I hope you enjoyed that short film as much as I do. I’ve watched it many times and it never gets old. Now, why did I just show that to you. I shared that with you because it highlights what I feel is the main take away from this story of The Fall and the Expulsion from Eden. And that’s this relationship between God and those first humans, and by extension, with us. But for that to make any sense, we have to read a few verses into chapter four. “The man Adam knew his wife Eve intimately. She became pregnant and gave birth to Cain, and said, “I have given life to a man with the Lord’s help.” She gave birth a second time to Cain’s brother Abel. Abel cared for the flocks, and Cain farmed the fertile land. Sometime later, Cain presented an offering to the Lord from the land’s crops while Abel presented his flock’s oldest offspring with their fat. The Lord looked favorably on Abel and his sacrifice but didn’t look favorably on Cain and his sacrifice. Cain became very angry and looked resentful. Then the Lord spoke to Cain.”

Hold the phone! What is God doing out there with them, outside the Garden of Eden? Imagine, if you can and know that this is hard, but imagine hearing this story for the first time. Imagine your family is new to this religion and knows only about the gods of other nations like Egypt, Greece, and Rome. If this story was being told in those places with those gods, the Bible would be a short book indeed! It would have ended with the humans getting kicked out of Eden! Those other gods didn’t have time for a pair of unruly, unworthy, measly little humans! But not so with this God. This God didn’t remain in the paradise of Eden and wait there until humans were good enough to come back. No! God went with them! God didn’t just expel them out of Eden, God expelled Godself right out of Eden! Just like the dog from our short film.

Now for those of you who think I just compared our God to a dog…you better believe I did! Anyone who knows me knows just how much I love dogs. For the majority of my life I have had a canine companion. I know of no other being on God’s green Earth that loves as unconditionally as a dog. I’d go so far as to say that the love of a dog is the closest thing we’ll ever get to God’s love here on Earth that we can actually give a hug to. The dog in our short film was given every reason to leave those humans. After forming a close bond, a close relationship with the human, he was betrayed, abandoned, and forgotten. But in spite of all that, the relationship is what was core to the dog, it had already taken root, and so, it was a no-brainer when it came to the decision of staying in Eden, or going with the expelled humans, who didn’t even have a thing to offer him. Off he went, into an unknown sunset with those first humans, relationship intact, as it always had been, at least, from the dog’s perspective.

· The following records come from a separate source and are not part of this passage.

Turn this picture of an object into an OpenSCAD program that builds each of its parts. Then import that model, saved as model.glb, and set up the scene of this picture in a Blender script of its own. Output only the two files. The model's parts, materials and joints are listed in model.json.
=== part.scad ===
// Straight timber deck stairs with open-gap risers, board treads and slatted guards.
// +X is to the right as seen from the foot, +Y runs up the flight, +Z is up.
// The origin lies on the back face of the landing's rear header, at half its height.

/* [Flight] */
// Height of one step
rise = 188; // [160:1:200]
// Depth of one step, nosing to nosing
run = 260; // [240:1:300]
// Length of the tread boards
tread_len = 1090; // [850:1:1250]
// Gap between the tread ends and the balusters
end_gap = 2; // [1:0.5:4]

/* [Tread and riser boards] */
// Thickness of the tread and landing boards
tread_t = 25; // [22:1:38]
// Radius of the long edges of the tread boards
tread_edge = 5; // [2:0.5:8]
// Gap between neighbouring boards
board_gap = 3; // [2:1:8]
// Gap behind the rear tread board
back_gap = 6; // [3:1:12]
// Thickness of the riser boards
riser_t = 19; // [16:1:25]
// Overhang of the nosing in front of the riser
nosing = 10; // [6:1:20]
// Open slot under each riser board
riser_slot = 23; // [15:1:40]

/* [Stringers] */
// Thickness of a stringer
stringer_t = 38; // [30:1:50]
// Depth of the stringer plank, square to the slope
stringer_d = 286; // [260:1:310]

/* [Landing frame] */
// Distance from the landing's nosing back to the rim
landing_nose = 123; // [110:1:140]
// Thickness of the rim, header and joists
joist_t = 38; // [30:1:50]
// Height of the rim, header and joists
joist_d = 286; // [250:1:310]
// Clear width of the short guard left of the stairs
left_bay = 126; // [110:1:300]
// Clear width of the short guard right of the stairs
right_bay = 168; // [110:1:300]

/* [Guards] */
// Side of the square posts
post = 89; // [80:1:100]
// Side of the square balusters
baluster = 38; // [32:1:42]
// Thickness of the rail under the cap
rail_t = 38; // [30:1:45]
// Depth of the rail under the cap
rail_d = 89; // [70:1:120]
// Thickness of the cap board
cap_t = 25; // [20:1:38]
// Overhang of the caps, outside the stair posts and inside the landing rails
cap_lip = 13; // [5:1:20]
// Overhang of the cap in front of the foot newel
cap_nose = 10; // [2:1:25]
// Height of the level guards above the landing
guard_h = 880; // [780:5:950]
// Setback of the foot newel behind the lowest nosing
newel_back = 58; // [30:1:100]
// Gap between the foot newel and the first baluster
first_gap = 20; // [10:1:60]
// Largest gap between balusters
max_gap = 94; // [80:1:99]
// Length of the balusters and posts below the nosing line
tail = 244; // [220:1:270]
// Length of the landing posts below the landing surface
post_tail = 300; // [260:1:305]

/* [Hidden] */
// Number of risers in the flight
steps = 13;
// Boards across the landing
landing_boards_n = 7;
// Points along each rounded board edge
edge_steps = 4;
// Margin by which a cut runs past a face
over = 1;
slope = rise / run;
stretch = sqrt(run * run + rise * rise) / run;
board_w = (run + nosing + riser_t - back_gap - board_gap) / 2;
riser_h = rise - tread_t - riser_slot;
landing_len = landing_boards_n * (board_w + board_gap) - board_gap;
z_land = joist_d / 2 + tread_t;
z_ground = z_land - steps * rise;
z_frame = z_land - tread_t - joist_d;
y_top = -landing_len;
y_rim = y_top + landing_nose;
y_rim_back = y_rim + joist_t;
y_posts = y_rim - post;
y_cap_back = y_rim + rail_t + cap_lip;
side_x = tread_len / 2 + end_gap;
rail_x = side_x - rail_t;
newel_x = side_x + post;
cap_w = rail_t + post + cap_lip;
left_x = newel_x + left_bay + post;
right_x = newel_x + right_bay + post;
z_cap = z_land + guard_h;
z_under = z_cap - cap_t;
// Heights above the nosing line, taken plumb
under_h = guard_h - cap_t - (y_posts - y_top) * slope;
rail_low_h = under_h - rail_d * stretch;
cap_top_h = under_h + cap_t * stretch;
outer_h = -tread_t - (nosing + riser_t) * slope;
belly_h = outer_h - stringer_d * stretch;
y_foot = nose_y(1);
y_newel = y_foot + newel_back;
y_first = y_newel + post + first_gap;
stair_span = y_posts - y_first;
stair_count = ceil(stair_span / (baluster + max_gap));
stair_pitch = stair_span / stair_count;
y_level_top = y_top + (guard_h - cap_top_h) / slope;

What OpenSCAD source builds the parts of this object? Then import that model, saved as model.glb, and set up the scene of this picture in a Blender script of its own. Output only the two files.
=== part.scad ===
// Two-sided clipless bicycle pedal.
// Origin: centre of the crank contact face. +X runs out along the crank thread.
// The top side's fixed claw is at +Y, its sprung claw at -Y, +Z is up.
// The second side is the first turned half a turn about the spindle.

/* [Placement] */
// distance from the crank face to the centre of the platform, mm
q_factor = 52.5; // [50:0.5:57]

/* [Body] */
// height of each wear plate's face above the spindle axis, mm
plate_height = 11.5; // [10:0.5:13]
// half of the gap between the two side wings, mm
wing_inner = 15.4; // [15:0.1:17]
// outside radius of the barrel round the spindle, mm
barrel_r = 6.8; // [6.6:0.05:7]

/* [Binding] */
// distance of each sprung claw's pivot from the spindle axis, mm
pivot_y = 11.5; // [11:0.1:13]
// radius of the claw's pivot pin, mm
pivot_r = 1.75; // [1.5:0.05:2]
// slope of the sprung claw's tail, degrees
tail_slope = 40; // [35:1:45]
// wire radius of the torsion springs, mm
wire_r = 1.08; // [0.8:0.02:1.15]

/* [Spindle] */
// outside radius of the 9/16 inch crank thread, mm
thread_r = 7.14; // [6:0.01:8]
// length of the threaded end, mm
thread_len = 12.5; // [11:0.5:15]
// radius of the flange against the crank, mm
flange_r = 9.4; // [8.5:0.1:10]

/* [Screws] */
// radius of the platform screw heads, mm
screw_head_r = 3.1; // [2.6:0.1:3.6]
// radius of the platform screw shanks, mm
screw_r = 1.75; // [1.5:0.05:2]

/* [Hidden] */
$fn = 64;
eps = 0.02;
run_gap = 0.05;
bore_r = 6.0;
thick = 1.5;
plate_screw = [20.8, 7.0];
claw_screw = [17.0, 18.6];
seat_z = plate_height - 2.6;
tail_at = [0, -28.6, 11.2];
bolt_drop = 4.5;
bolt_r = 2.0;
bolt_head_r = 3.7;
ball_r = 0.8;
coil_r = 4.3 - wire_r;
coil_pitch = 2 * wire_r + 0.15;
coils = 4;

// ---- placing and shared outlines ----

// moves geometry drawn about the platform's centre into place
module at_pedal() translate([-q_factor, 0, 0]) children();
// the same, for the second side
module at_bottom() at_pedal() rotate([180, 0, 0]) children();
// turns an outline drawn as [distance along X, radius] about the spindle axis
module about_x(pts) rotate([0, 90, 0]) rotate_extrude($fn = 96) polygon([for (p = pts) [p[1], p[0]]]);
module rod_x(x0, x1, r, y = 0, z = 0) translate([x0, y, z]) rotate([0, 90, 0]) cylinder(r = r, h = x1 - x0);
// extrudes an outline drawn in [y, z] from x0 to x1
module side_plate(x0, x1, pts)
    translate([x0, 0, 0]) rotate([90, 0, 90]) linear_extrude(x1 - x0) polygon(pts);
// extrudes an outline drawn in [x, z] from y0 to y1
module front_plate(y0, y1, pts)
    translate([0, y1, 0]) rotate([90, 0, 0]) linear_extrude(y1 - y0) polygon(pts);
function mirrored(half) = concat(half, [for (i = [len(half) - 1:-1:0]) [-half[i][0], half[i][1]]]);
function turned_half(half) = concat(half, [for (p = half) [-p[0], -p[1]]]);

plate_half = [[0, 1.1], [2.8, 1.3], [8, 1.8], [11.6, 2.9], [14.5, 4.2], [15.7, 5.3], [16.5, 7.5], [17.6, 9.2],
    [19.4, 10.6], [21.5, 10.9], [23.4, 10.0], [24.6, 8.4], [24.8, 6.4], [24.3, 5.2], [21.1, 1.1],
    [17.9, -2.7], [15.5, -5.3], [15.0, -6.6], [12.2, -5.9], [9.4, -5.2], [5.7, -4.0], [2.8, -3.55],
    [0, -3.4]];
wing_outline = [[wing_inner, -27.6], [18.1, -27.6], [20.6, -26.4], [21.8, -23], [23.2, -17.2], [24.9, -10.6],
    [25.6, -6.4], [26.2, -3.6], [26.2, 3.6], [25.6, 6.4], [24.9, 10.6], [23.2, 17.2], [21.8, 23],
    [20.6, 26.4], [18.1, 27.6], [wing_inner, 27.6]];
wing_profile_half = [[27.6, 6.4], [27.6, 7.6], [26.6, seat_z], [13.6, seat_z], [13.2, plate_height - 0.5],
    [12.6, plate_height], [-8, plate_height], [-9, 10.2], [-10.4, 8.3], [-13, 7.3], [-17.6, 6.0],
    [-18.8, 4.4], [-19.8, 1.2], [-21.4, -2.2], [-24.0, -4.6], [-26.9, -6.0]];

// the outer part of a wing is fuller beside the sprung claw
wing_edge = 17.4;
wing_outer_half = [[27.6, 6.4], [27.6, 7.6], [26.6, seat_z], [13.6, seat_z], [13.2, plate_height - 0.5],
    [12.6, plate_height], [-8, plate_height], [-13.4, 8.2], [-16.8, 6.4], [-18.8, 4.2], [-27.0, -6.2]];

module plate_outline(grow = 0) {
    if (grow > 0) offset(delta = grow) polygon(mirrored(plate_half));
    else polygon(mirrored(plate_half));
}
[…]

And so it is with God. We have given God every excuse to leave us. We ourselves have betrayed God, have abandoned God, have forgotten God, with both our actions and our inaction. And yet, just when we think God has had enough of our foolishness, lo and behold, there God is, right by our side, a constant companion, ever faithful, always willing to move forward with us, no matter how bad our behavior was the day before. I believe that morning broke that first day outside of Eden, with God by their side ready to make a fresh start, as God does with each of our mornings. This old, old story, is our story. As we move ahead through the Hebrew scriptures, this Fall, journeying with God’s people, we would do well to remember this story, and how, as bad as things got, as bad as we were, God continues to walk with us, continues to include us in the story. Thanks be to God. Amen.